**Items:**
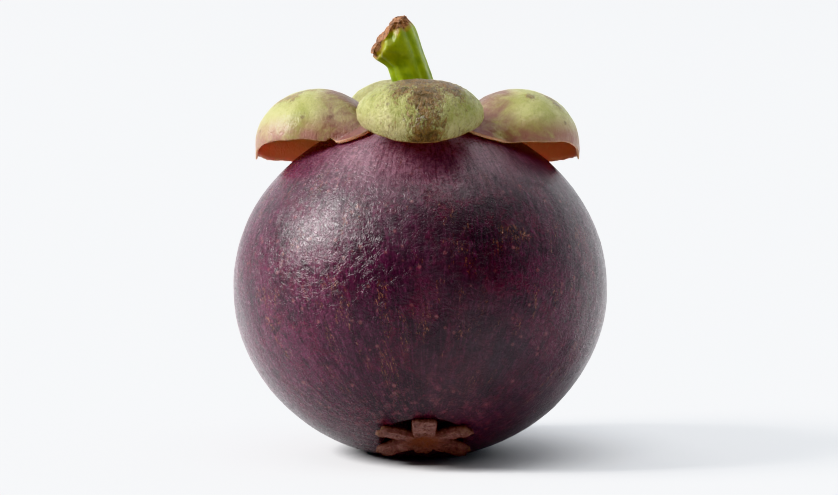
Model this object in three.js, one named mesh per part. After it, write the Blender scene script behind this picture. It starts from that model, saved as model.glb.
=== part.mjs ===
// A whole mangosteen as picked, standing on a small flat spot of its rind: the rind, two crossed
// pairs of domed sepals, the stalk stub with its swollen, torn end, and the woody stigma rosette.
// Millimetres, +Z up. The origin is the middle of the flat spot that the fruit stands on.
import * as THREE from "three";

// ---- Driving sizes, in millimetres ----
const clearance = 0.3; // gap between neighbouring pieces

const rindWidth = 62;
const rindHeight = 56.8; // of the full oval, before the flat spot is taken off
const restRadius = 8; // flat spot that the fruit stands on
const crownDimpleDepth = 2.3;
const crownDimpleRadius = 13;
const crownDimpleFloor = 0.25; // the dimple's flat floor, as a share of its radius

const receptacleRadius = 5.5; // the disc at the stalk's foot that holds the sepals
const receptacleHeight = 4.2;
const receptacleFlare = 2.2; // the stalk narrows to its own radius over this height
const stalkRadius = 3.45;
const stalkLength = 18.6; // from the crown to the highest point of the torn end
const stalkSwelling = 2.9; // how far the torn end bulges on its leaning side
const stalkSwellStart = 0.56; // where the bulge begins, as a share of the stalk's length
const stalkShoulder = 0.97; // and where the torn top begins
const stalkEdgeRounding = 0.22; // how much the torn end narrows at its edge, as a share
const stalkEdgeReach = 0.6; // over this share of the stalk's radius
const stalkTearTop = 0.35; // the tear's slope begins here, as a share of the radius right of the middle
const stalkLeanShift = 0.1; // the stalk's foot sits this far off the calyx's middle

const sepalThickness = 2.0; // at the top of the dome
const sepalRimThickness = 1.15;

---

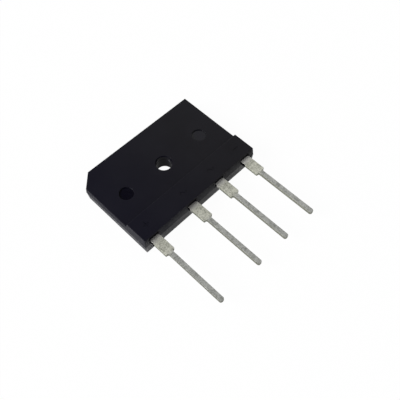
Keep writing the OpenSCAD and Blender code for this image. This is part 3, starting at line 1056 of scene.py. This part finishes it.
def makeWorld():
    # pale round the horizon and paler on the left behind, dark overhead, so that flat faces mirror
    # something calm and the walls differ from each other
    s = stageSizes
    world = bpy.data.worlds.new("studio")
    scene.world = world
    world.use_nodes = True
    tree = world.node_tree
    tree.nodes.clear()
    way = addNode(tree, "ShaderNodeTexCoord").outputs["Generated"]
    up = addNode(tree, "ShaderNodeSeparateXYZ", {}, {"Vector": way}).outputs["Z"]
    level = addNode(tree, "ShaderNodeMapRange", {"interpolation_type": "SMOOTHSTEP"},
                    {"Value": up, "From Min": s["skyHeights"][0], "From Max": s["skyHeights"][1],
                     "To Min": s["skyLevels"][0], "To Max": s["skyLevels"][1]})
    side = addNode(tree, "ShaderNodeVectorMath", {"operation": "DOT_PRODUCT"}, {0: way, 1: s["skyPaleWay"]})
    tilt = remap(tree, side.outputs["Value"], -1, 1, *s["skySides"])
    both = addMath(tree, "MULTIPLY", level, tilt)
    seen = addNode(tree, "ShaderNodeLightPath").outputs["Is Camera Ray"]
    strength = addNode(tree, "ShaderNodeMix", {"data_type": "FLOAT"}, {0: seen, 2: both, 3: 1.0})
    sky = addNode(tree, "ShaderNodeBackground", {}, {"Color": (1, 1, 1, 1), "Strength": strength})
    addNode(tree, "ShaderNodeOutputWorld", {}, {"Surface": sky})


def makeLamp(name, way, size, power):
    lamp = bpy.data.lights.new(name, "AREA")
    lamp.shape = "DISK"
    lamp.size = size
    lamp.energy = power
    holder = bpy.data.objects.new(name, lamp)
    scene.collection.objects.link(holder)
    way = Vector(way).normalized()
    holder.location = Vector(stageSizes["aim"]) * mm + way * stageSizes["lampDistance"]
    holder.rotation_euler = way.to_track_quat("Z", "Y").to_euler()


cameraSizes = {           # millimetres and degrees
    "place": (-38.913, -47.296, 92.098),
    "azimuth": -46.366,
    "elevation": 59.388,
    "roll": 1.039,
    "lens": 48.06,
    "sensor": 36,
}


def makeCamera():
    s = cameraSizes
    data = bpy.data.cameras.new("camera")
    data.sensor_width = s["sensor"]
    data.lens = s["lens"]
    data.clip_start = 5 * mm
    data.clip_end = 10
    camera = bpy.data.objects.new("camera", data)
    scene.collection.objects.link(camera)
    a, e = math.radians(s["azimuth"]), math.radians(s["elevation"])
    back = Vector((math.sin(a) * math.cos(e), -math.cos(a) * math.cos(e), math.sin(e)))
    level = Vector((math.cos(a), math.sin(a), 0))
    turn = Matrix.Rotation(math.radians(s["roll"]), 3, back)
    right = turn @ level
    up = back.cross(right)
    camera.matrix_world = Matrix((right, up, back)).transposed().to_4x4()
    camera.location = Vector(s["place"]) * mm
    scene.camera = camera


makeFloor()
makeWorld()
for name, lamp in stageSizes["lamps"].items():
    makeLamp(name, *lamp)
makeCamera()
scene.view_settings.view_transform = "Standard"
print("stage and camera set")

**Short task:** Copy down every line of the entries containing the word "behind".

**Response to the exercise:**
Model this object in three.js, one named mesh per part. After it, write the Blender scene script behind this picture. It starts from that model, saved as model.glb.
    # pale round the horizon and paler on the left behind, dark overhead, so that flat faces mirror